_Data supplied:_
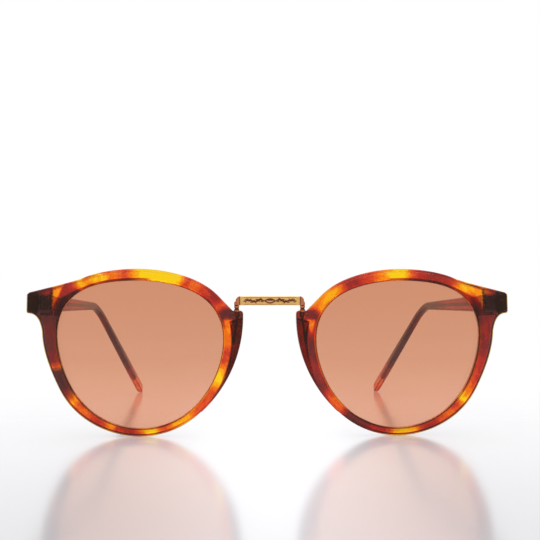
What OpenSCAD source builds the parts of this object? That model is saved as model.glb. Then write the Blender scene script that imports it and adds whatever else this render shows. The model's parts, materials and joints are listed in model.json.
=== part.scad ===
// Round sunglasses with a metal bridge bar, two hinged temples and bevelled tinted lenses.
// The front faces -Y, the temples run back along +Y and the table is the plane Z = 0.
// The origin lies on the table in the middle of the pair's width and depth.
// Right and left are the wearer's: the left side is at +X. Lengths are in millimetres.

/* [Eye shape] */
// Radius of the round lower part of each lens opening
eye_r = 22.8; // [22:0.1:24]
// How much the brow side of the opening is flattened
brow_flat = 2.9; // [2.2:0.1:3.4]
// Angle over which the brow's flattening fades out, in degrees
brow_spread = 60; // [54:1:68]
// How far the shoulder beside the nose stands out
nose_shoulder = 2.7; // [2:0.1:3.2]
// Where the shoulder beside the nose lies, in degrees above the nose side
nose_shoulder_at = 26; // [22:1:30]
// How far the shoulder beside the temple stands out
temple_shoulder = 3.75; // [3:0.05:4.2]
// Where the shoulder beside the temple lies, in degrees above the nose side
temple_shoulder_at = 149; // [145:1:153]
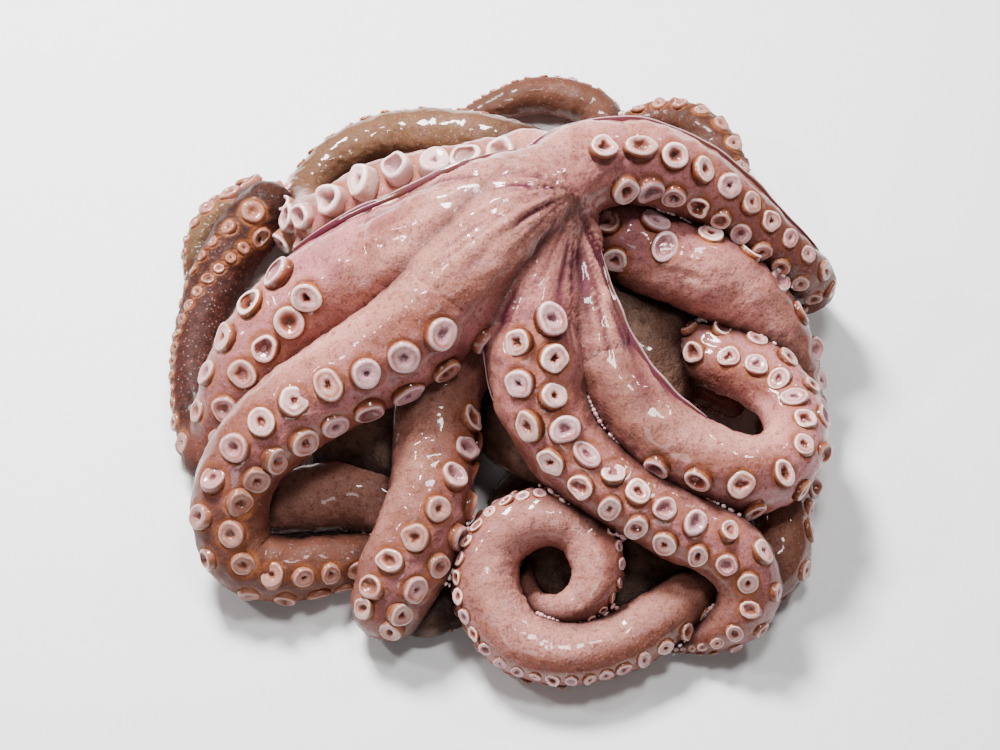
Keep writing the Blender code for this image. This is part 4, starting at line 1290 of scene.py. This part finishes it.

_Work to do:_ List each line in the listing that contains the string "this".

_Reply:_
What OpenSCAD source builds the parts of this object? That model is saved as model.glb. Then write the Blender scene script that imports it and adds whatever else this render shows. The model's parts, materials and joints are listed in model.json.
Keep writing the Blender code for this image. This is part 4, starting at line 1290 of scene.py. This part finishes it.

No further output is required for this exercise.